An Accretion Flare Interpretation for the Ultra-High-Energy Neutrino Event KM3-230213A

TL;DR

This work tackles the origin of the ultrahigh-energy neutrino KM3-230213A by proposing a super-Eddington accretion flare in the blazar MRC 0614-083, whose optical flare irradiates a surrounding dust torus and drives infrared dust echoes that serve as targets for $p\gamma$ photomeson interactions. Using a time-dependent multimessenger framework implemented with AM^3K, the authors connect the accretion-driven proton injection $L_p=\epsilon_p\dot M c^2$ (with $\epsilon_p=0.2$) to photomeson production and electromagnetic cascades, predicting a neutrino flux compatible with IceCube's lower-energy $E^{-2}$ extrapolation and X-ray cascades observed near the neutrino time. The model identifies $\tau_{p\gamma}\gg\tau_{pp}$, with IR photons ($\varepsilon_{\rm IR}\sim0.16$ eV) dominating $p\gamma$ interactions, and demonstrates that for a fiducial $z=0.5$ the neutrino peak occurs near $E_\nu\sim100$ PeV while still respecting $\gamma$-ray limits from Fermi-LAT. A key remaining uncertainty is the source redshift, which materially affects luminosity scales and the required accretion rate; the paper emphasizes the need for optical/UV spectroscopy to determine $z$ and robustly test this self-consistent, multi-messenger scenario.

Abstract

We study the origin of the ultra-high-energy (UHE) neutrino event KM3-230213A detected by KM3NeT, focusing on MRC 0614-083 which has been pinpointed as the closest blazar to the neutrino localization exhibiting variable multi-wavelength emission. A joint interpretation of the optical, infrared, and X-ray light curves suggests that MRC 0614-083 has undergone a super-Eddington accretion flare accompanied by efficient proton acceleration. That flare has initiated a delayed infrared echo within the surrounding dust torus, which serves as a target for photomeson ($pγ$) interactions such that a self-consistent picture emerges that complements the blazar jet scenario: the predicted UHE neutrino flux is at the level expected from joint $E^{-2}$ fit with the IceCube measurements at lower energies, the variable nature of the event alleviates the tension with IceCube limits, and the accompanying electromagnetic cascade describes the X-ray flare around the neutrino detection time.
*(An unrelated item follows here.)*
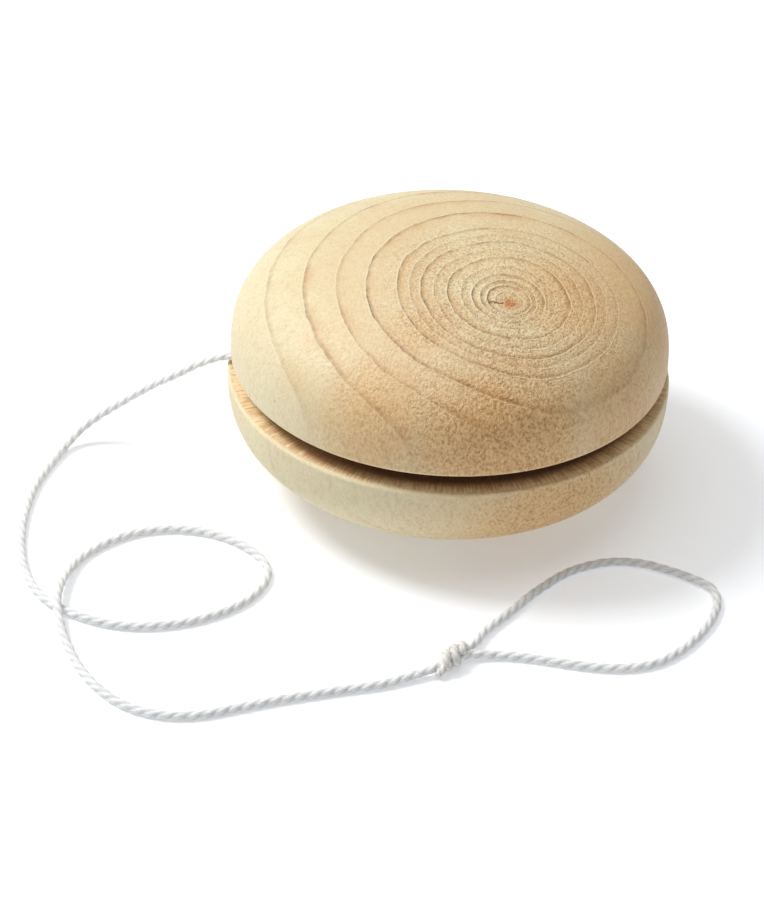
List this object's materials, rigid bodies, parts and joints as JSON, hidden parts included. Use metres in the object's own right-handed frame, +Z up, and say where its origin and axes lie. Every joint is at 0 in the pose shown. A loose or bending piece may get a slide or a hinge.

Since a key remaining uncertainty is the unknown redshift of the source, we strongly encourage optical/ultraviolet spectroscopic measurements to determine its redshift.

Figures (3)

• Figure 1: Observed multi-wavelength light curves of MRC 0614-083. Top panel: ZTF optical (r-band) observations (blue points) and the interpolated optical light curve (blue dashed curve). Middle panel: Infrared W2-band data from NEOWISE (red points) with the dust echo fit (solid red curve). The early-time and spherical components are shown as red dashed and red dash-dotted curves, respectively. Bottom panel: X-ray observations (black points), Fermi-LAT upper limits (green points) and results. The cascade X-ray and $\gamma$-ray light curves are shown as the black solid and green dashed-dotted curves, respectively, while the magenta dashed curve represents the light curve of single-flavor neutrinos with energies above 10 PeV. The vertical orange dashed line depicts the neutrino detection time $T_\nu$. Data sources are listed in the main text.
• Figure 2: Neutrino and cascade spectra at the neutrino detection time $T_{\nu}$ for the $z = 0.5$ case. The orange, red, blue, and green points represent the radio, infrared/optical/UV, X-ray, and $\gamma$-ray observations, respectively. The magenta point denotes the average neutrino flux derived from the KM3-230213A $E^{-2}$ fit, while the dark blue point shows the neutrino flux from the joint $E^{-2}$ fit. The upper limit from the 12.6-year IceCube search is shown as the black dashed curve. The solid black and red curves indicate the total cascade emission and the single-flavor neutrino flux, respectively. The gray dashed curve represents the target photon spectrum, and the black dotted curve shows the jet interpretation to the far-infrared observations and the archival ROSAT X-ray data (gray point).
• Figure 3: Impact of source redshift on model predictions, with $z$ varied from 0.5 (black curves), 1.0 (red), 1.5 (blue), to 2.0 (green). The left and middle panels show the X-ray light curve fits and spectral fits, respectively. The data points are the same as those in Fig. \ref{['fig:LC']} and Fig. \ref{['fig:spec']}. In the middle panel, solid curves represent cascade emissions, while dashed curves indicate the corresponding single-flavor neutrino fluxes. The right panel shows the cumulative single-flavor neutrino fluence up to $T_\nu$. The 90% CL sensitivity curves of neutrino current and future detectors are also included.